SUPPLIED INFORMATION:
_ _ _ _
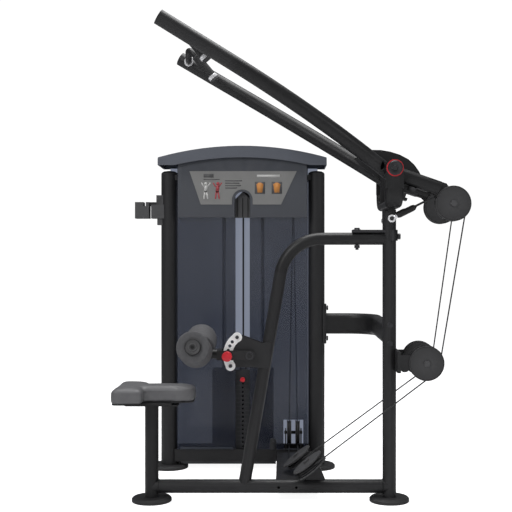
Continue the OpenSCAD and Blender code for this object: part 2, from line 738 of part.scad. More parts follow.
module placard() color([0.45, 0.45, 0.44]) translate([0, front_y - 32, 0]) rotate([90, 0, 0])
  linear_extrude(2) difference() {
    polygon([[tower_x - 209, 1338], [tower_x + 195, 1338], [tower_x + 274, 1506], [tower_x - 266, 1506]]);
    header_arch(104, 1414);
  }

// arched band of the top cap, drawn in by inset and deepened by low
module cap_band(inset, low) intersection() {
  difference() {
    translate([tower_x, cap_top - cap_r]) circle(r = cap_r - inset, $fn = 120);
    translate([tower_x, cap_top - cap_r]) circle(r = cap_r - 58 - low, $fn = 120);
  }
  translate([tower_x, 1540]) polygon([[-cap_w / 2 + inset, -5], [-cap_w / 2 + inset, 26], [-cap_w / 2 + 34, 200],
    [cap_w / 2 - 34, 200], [cap_w / 2 - inset, 26], [cap_w / 2 - inset, -5]]);
}

module top_cap() color(shell) difference() {
  translate([0, rear_y + 40, 0]) rotate([90, 0, 0]) linear_extrude(rear_y - front_y + 92) cap_band(0, 0);
  translate([0, rear_y + 35, 0]) rotate([90, 0, 0]) linear_extrude(rear_y - front_y + 82) cap_band(5, 10);
}

module guide_rods() color(steel) for (s = [-1, 1])
  translate([tower_x + s * rod_span / 2, stack_y, tray_z]) cylinder(d = rod_d, h = upright_top - 26 - tray_z, $fn = 24);

// one plate with its rod, stem and pin holes, centred on the stack's axis
module plate(h) difference() {
  translate([-plate_size[0] / 2, -plate_size[1] / 2, 0]) cube([plate_size[0], plate_size[1], h]);
  for (s = [-1, 1]) translate([s * rod_span / 2, 0, -1]) cylinder(d = rod_d + 3, h = h + 2, $fn = 16);
  translate([0, 0, -1]) cylinder(d = stem_d + 2, h = h + 2, $fn = 16);
  translate([0, 0, h / 2]) rotate([90, 0, 0]) cylinder(d = pin_hole, h = plate_size[1], $fn = 8);
}

module weight_plates() color(satin) for (i = [0:plate_count - 2])
  translate([tower_x, stack_y, stack_z + i * plate_pitch]) plate(plate_pitch - 0.3);

module first_plate() color(satin)
  translate([tower_x, stack_y, stack_z + (plate_count - 1) * plate_pitch]) plate(plate_pitch - 0.3);

// head plate with its pulley clevis and the selector stem
module head_plate() color(satin) translate([tower_x, stack_y, head_z]) {
  difference() {
    translate([-plate_size[0] / 2, -plate_size[1] / 2, 0]) cube([plate_size[0], plate_size[1], head_h]);
    for (s = [-1, 1]) translate([s * rod_span / 2, 0, -1]) cylinder(d = rod_d + 1, h = head_h + 2, $fn = 24);
  }
  difference() {
    for (s = [-1, 1]) translate([s * 14 - 3, -22, head_h]) cube([6, 44, 70]);
    along([0, 0, head_h + 52], axle_d + 0.02, 80, 24);
  }
  along([0, 0, head_h + 52], axle_d, 46, 24);
  difference() {
    translate([0, 0, -(head_z - stack_z) + 4]) cylinder(d = stem_d, h = head_z - stack_z - 4, $fn = 20);
    for (i = [1:plate_count]) translate([0, 0, -i * plate_pitch + (plate_pitch - 0.3) / 2]) rotate([90, 0, 0])
      cylinder(d = pin_hole, h = stem_d + 2, center = true, $fn = 8);
  }
}

module selector_pin() color(red) {
  z = head_z - plate_pitch + (plate_pitch - 0.3) / 2;
  front = stack_y - plate_size[1] / 2;
  across([tower_x, (front - 10 + stack_y + 10) / 2, z], 9.4, stack_y + 10 - front + 10, 16);
  across([tower_x, front - 17, z], 24, 14, 24);
  // two prongs of the grip
  for (s = [-1, 1]) across([tower_x + s * 9, front - 34, z], 7, 22, 12);
}

// ---- seat and thigh pad ----

module seat_pad() color(vinyl) {
  z = seat_top - seat_t;
  translate([-1214, -158, z]) linear_extrude(seat_t) {
    square([149, 316]);
    translate([140, 84]) square([180, 148]);
    translate([320, 158]) resize([102, 148]) circle(d = 148, $fn = 48);
  }
  translate([-seat_reach - 105, -70, z - 14]) cube([200, 140, 14.0]);
}

module pad_bracket() color(black) difference() {
  // two cheeks on the brace
  for (s = [-1, 1]) translate([0, s * 27, 0]) rotate([90, 0, 0]) linear_extrude(8, center = true)
    polygon([[-520, 705], [-559, 697], [-648, 730], [-690, 700], [-700, 640], [-692, 592], [-600, 592],
      [-571, 590], [-530, 585]]);
  bar([-452.3 - (brace_z - base_z) * tan(brace_lean), 0, base_z], [-452.3, 0, brace_z], brace_d);
  across(pad_pivot, 14, 100, 24);
}

// curved plate with the stops of the pad arm, its holes spaced evenly around the pivot
module pad_sector() color(zinc) difference() {
  translate([0, -31, 0]) rotate([90, 0, 0]) linear_extrude(5) translate([pad_pivot[0], pad_pivot[2]]) {
    intersection() {
      difference() {
        circle(r = sector_r + 20, $fn = 60);
        circle(r = sector_r - 20, $fn = 60);
      }
      polygon([[0, 0], 200 * [cos(125), sin(125)], 200 * [cos(145), sin(145)], 200 * [cos(167), sin(167)],
        200 * [cos(190), sin(190)], 200 * [cos(209), sin(209)]]);
    }
    for (a = [125, 209]) translate(sector_r * [cos(a), sin(a)]) circle(r = 21.5, $fn = 32);
  }
  for (i = [-1:3]) across([pad_pivot[0] + sector_r * cos(180 - 12.5 * i), -34,
    pad_pivot[2] + sector_r * sin(180 - 12.5 * i)], 14.6, 20, 24);
}

module pad_arm() color(black) {
  y1 = -52;
  difference() {
    union() {
      // forked cheeks over the sector, then the tube
      for (y = [y1, 46]) {
        translate([0, y, 0]) rotate([90, 0, 0]) linear_extrude(8, center = true) {
          translate([pad_pivot[0], pad_pivot[2]]) circle(d = 46, $fn = 32);
          translate([-740, 625]) square([127, 42]);
        }
      }
      translate([-756, -56, 625]) cube([20, 106, 42]);
      bar([-750, 0, 647], [pad_roller[0], 0, 648], 42);
      for (s = [-1, 1]) bar(pad_roller, pad_roller + [0, s * 236 * cos(roller_tilt), 236 * sin(roller_tilt)], 24, 24);
      for (s = [-1, 1]) bar(pad_roller + [0, s * 238 * cos(roller_tilt), 238 * sin(roller_tilt)],
        pad_roller + [0, s * 244 * cos(roller_tilt), 244 * sin(roller_tilt)], 68, 32);
    }
    across([knob_x, y1, 645], 14.1, 20, 24);
  }
  across(pad_pivot, 13.9, 116, 24);
  across(pad_pivot - [0, 60, 0], 24, 8, 6);
}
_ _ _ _
WHAT IS ASKED: Copy the material above verbatim.

OUTPUT BELOW:
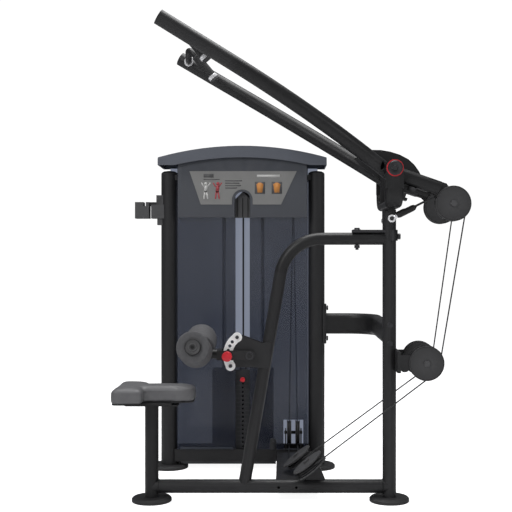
Continue the OpenSCAD and Blender code for this object: part 2, from line 738 of part.scad. More parts follow.
module placard() color([0.45, 0.45, 0.44]) translate([0, front_y - 32, 0]) rotate([90, 0, 0])
  linear_extrude(2) difference() {
    polygon([[tower_x - 209, 1338], [tower_x + 195, 1338], [tower_x + 274, 1506], [tower_x - 266, 1506]]);
    header_arch(104, 1414);
  }

// arched band of the top cap, drawn in by inset and deepened by low
module cap_band(inset, low) intersection() {
  difference() {
    translate([tower_x, cap_top - cap_r]) circle(r = cap_r - inset, $fn = 120);
    translate([tower_x, cap_top - cap_r]) circle(r = cap_r - 58 - low, $fn = 120);
  }
  translate([tower_x, 1540]) polygon([[-cap_w / 2 + inset, -5], [-cap_w / 2 + inset, 26], [-cap_w / 2 + 34, 200],
    [cap_w / 2 - 34, 200], [cap_w / 2 - inset, 26], [cap_w / 2 - inset, -5]]);
}

module top_cap() color(shell) difference() {
  translate([0, rear_y + 40, 0]) rotate([90, 0, 0]) linear_extrude(rear_y - front_y + 92) cap_band(0, 0);
  translate([0, rear_y + 35, 0]) rotate([90, 0, 0]) linear_extrude(rear_y - front_y + 82) cap_band(5, 10);
}

module guide_rods() color(steel) for (s = [-1, 1])
  translate([tower_x + s * rod_span / 2, stack_y, tray_z]) cylinder(d = rod_d, h = upright_top - 26 - tray_z, $fn = 24);

// one plate with its rod, stem and pin holes, centred on the stack's axis
module plate(h) difference() {
  translate([-plate_size[0] / 2, -plate_size[1] / 2, 0]) cube([plate_size[0], plate_size[1], h]);
  for (s = [-1, 1]) translate([s * rod_span / 2, 0, -1]) cylinder(d = rod_d + 3, h = h + 2, $fn = 16);
  translate([0, 0, -1]) cylinder(d = stem_d + 2, h = h + 2, $fn = 16);
  translate([0, 0, h / 2]) rotate([90, 0, 0]) cylinder(d = pin_hole, h = plate_size[1], $fn = 8);
}

module weight_plates() color(satin) for (i = [0:plate_count - 2])
  translate([tower_x, stack_y, stack_z + i * plate_pitch]) plate(plate_pitch - 0.3);

module first_plate() color(satin)
  translate([tower_x, stack_y, stack_z + (plate_count - 1) * plate_pitch]) plate(plate_pitch - 0.3);

// head plate with its pulley clevis and the selector stem
module head_plate() color(satin) translate([tower_x, stack_y, head_z]) {
  difference() {
    translate([-plate_size[0] / 2, -plate_size[1] / 2, 0]) cube([plate_size[0], plate_size[1], head_h]);
    for (s = [-1, 1]) translate([s * rod_span / 2, 0, -1]) cylinder(d = rod_d + 1, h = head_h + 2, $fn = 24);
  }
  difference() {
    for (s = [-1, 1]) translate([s * 14 - 3, -22, head_h]) cube([6, 44, 70]);
    along([0, 0, head_h + 52], axle_d + 0.02, 80, 24);
  }
  along([0, 0, head_h + 52], axle_d, 46, 24);
  difference() {
    translate([0, 0, -(head_z - stack_z) + 4]) cylinder(d = stem_d, h = head_z - stack_z - 4, $fn = 20);
    for (i = [1:plate_count]) translate([0, 0, -i * plate_pitch + (plate_pitch - 0.3) / 2]) rotate([90, 0, 0])
      cylinder(d = pin_hole, h = stem_d + 2, center = true, $fn = 8);
  }
}

module selector_pin() color(red) {
  z = head_z - plate_pitch + (plate_pitch - 0.3) / 2;
  front = stack_y - plate_size[1] / 2;
  across([tower_x, (front - 10 + stack_y + 10) / 2, z], 9.4, stack_y + 10 - front + 10, 16);
  across([tower_x, front - 17, z], 24, 14, 24);
  // two prongs of the grip
  for (s = [-1, 1]) across([tower_x + s * 9, front - 34, z], 7, 22, 12);
}

// ---- seat and thigh pad ----

module seat_pad() color(vinyl) {
  z = seat_top - seat_t;
  translate([-1214, -158, z]) linear_extrude(seat_t) {
    square([149, 316]);
    translate([140, 84]) square([180, 148]);
    translate([320, 158]) resize([102, 148]) circle(d = 148, $fn = 48);
  }
  translate([-seat_reach - 105, -70, z - 14]) cube([200, 140, 14.0]);
}

module pad_bracket() color(black) difference() {
  // two cheeks on the brace
  for (s = [-1, 1]) translate([0, s * 27, 0]) rotate([90, 0, 0]) linear_extrude(8, center = true)
    polygon([[-520, 705], [-559, 697], [-648, 730], [-690, 700], [-700, 640], [-692, 592], [-600, 592],
      [-571, 590], [-530, 585]]);
  bar([-452.3 - (brace_z - base_z) * tan(brace_lean), 0, base_z], [-452.3, 0, brace_z], brace_d);
  across(pad_pivot, 14, 100, 24);
}

// curved plate with the stops of the pad arm, its holes spaced evenly around the pivot
module pad_sector() color(zinc) difference() {
  translate([0, -31, 0]) rotate([90, 0, 0]) linear_extrude(5) translate([pad_pivot[0], pad_pivot[2]]) {
    intersection() {
      difference() {
        circle(r = sector_r + 20, $fn = 60);
        circle(r = sector_r - 20, $fn = 60);
      }
      polygon([[0, 0], 200 * [cos(125), sin(125)], 200 * [cos(145), sin(145)], 200 * [cos(167), sin(167)],
        200 * [cos(190), sin(190)], 200 * [cos(209), sin(209)]]);
    }
    for (a = [125, 209]) translate(sector_r * [cos(a), sin(a)]) circle(r = 21.5, $fn = 32);
  }
  for (i = [-1:3]) across([pad_pivot[0] + sector_r * cos(180 - 12.5 * i), -34,
    pad_pivot[2] + sector_r * sin(180 - 12.5 * i)], 14.6, 20, 24);
}

module pad_arm() color(black) {
  y1 = -52;
  difference() {
    union() {
      // forked cheeks over the sector, then the tube
      for (y = [y1, 46]) {
        translate([0, y, 0]) rotate([90, 0, 0]) linear_extrude(8, center = true) {
          translate([pad_pivot[0], pad_pivot[2]]) circle(d = 46, $fn = 32);
          translate([-740, 625]) square([127, 42]);
        }
      }
      translate([-756, -56, 625]) cube([20, 106, 42]);
      bar([-750, 0, 647], [pad_roller[0], 0, 648], 42);
      for (s = [-1, 1]) bar(pad_roller, pad_roller + [0, s * 236 * cos(roller_tilt), 236 * sin(roller_tilt)], 24, 24);
      for (s = [-1, 1]) bar(pad_roller + [0, s * 238 * cos(roller_tilt), 238 * sin(roller_tilt)],
        pad_roller + [0, s * 244 * cos(roller_tilt), 244 * sin(roller_tilt)], 68, 32);
    }
    across([knob_x, y1, 645], 14.1, 20, 24);
  }
  across(pad_pivot, 13.9, 116, 24);
  across(pad_pivot - [0, 60, 0], 24, 8, 6);
}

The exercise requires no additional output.